● **Exercise**
Output every line below without omitting or altering anything.

-*-*-

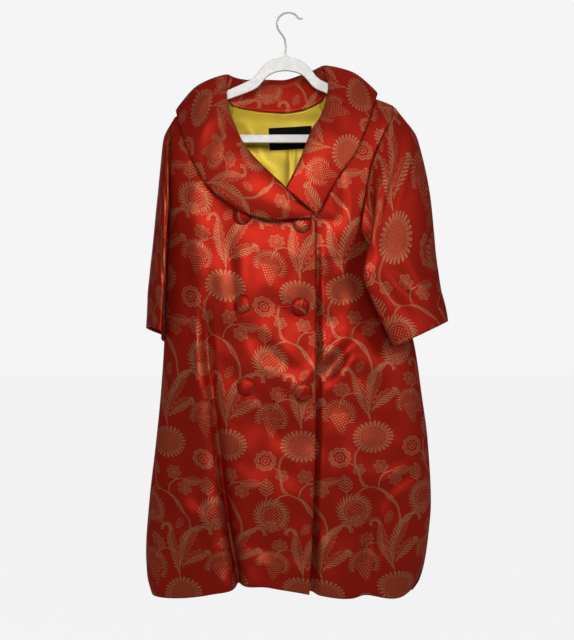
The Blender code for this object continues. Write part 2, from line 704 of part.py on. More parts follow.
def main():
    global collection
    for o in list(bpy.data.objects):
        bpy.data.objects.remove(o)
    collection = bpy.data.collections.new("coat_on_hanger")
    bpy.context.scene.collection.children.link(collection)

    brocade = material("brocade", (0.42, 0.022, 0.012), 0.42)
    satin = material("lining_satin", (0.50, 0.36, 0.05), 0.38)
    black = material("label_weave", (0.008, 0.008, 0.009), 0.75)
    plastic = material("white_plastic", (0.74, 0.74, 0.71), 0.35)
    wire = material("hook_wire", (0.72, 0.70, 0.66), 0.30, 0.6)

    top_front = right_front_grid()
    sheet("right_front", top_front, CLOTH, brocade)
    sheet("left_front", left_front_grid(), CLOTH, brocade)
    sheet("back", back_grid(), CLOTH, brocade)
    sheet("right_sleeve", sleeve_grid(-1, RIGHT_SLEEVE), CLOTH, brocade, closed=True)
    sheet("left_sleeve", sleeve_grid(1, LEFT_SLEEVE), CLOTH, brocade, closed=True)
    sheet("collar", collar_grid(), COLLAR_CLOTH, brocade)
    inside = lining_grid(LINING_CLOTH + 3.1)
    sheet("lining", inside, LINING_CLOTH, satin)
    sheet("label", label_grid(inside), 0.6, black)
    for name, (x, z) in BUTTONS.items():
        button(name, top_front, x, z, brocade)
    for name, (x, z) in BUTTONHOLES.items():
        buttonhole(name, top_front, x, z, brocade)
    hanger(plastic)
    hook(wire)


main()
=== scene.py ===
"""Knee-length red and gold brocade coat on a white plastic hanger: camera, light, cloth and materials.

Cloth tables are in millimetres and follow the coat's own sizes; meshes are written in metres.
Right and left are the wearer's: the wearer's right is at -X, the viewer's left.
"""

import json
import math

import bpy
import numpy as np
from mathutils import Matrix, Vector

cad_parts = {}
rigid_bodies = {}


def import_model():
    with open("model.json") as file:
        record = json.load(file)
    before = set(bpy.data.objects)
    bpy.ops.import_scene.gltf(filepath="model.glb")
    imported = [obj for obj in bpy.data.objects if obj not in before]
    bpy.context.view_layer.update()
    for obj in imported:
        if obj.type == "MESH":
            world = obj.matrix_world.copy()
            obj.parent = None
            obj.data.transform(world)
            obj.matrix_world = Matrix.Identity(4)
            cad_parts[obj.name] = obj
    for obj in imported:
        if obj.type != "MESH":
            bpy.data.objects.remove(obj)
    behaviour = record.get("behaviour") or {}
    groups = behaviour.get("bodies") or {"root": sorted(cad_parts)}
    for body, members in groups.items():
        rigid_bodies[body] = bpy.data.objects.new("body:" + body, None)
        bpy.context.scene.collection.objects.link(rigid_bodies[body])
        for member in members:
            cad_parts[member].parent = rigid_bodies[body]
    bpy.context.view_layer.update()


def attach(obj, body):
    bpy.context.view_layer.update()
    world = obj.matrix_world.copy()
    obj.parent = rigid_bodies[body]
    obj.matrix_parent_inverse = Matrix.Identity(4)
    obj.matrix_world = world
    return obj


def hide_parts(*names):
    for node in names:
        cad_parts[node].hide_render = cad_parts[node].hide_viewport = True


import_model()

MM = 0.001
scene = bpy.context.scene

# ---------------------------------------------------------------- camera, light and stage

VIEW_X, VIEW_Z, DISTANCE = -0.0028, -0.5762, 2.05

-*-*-

● **Result of the exercise**
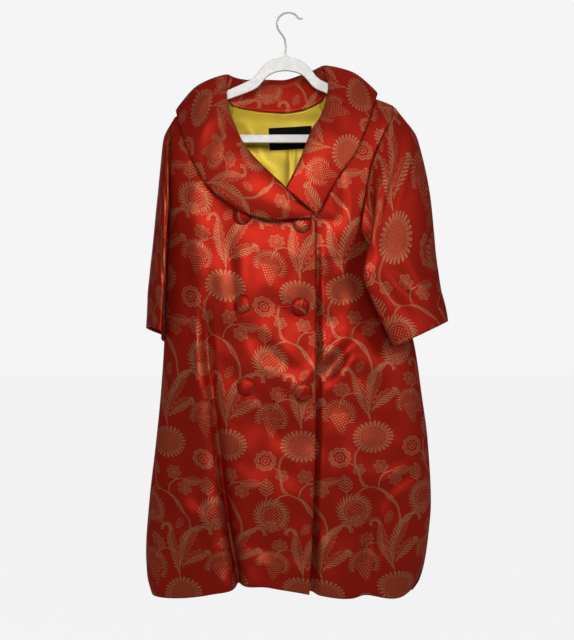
The Blender code for this object continues. Write part 2, from line 704 of part.py on. More parts follow.
def main():
    global collection
    for o in list(bpy.data.objects):
        bpy.data.objects.remove(o)
    collection = bpy.data.collections.new("coat_on_hanger")
    bpy.context.scene.collection.children.link(collection)

    brocade = material("brocade", (0.42, 0.022, 0.012), 0.42)
    satin = material("lining_satin", (0.50, 0.36, 0.05), 0.38)
    black = material("label_weave", (0.008, 0.008, 0.009), 0.75)
    plastic = material("white_plastic", (0.74, 0.74, 0.71), 0.35)
    wire = material("hook_wire", (0.72, 0.70, 0.66), 0.30, 0.6)

    top_front = right_front_grid()
    sheet("right_front", top_front, CLOTH, brocade)
    sheet("left_front", left_front_grid(), CLOTH, brocade)
    sheet("back", back_grid(), CLOTH, brocade)
    sheet("right_sleeve", sleeve_grid(-1, RIGHT_SLEEVE), CLOTH, brocade, closed=True)
    sheet("left_sleeve", sleeve_grid(1, LEFT_SLEEVE), CLOTH, brocade, closed=True)
    sheet("collar", collar_grid(), COLLAR_CLOTH, brocade)
    inside = lining_grid(LINING_CLOTH + 3.1)
    sheet("lining", inside, LINING_CLOTH, satin)
    sheet("label", label_grid(inside), 0.6, black)
    for name, (x, z) in BUTTONS.items():
        button(name, top_front, x, z, brocade)
    for name, (x, z) in BUTTONHOLES.items():
        buttonhole(name, top_front, x, z, brocade)
    hanger(plastic)
    hook(wire)


main()
=== scene.py ===
"""Knee-length red and gold brocade coat on a white plastic hanger: camera, light, cloth and materials.

Cloth tables are in millimetres and follow the coat's own sizes; meshes are written in metres.
Right and left are the wearer's: the wearer's right is at -X, the viewer's left.
"""

import json
import math

import bpy
import numpy as np
from mathutils import Matrix, Vector

cad_parts = {}
rigid_bodies = {}


def import_model():
    with open("model.json") as file:
        record = json.load(file)
    before = set(bpy.data.objects)
    bpy.ops.import_scene.gltf(filepath="model.glb")
    imported = [obj for obj in bpy.data.objects if obj not in before]
    bpy.context.view_layer.update()
    for obj in imported:
        if obj.type == "MESH":
            world = obj.matrix_world.copy()
            obj.parent = None
            obj.data.transform(world)
            obj.matrix_world = Matrix.Identity(4)
            cad_parts[obj.name] = obj
    for obj in imported:
        if obj.type != "MESH":
            bpy.data.objects.remove(obj)
    behaviour = record.get("behaviour") or {}
    groups = behaviour.get("bodies") or {"root": sorted(cad_parts)}
    for body, members in groups.items():
        rigid_bodies[body] = bpy.data.objects.new("body:" + body, None)
        bpy.context.scene.collection.objects.link(rigid_bodies[body])
        for member in members:
            cad_parts[member].parent = rigid_bodies[body]
    bpy.context.view_layer.update()


def attach(obj, body):
    bpy.context.view_layer.update()
    world = obj.matrix_world.copy()
    obj.parent = rigid_bodies[body]
    obj.matrix_parent_inverse = Matrix.Identity(4)
    obj.matrix_world = world
    return obj


def hide_parts(*names):
    for node in names:
        cad_parts[node].hide_render = cad_parts[node].hide_viewport = True


import_model()

MM = 0.001
scene = bpy.context.scene

# ---------------------------------------------------------------- camera, light and stage

VIEW_X, VIEW_Z, DISTANCE = -0.0028, -0.5762, 2.05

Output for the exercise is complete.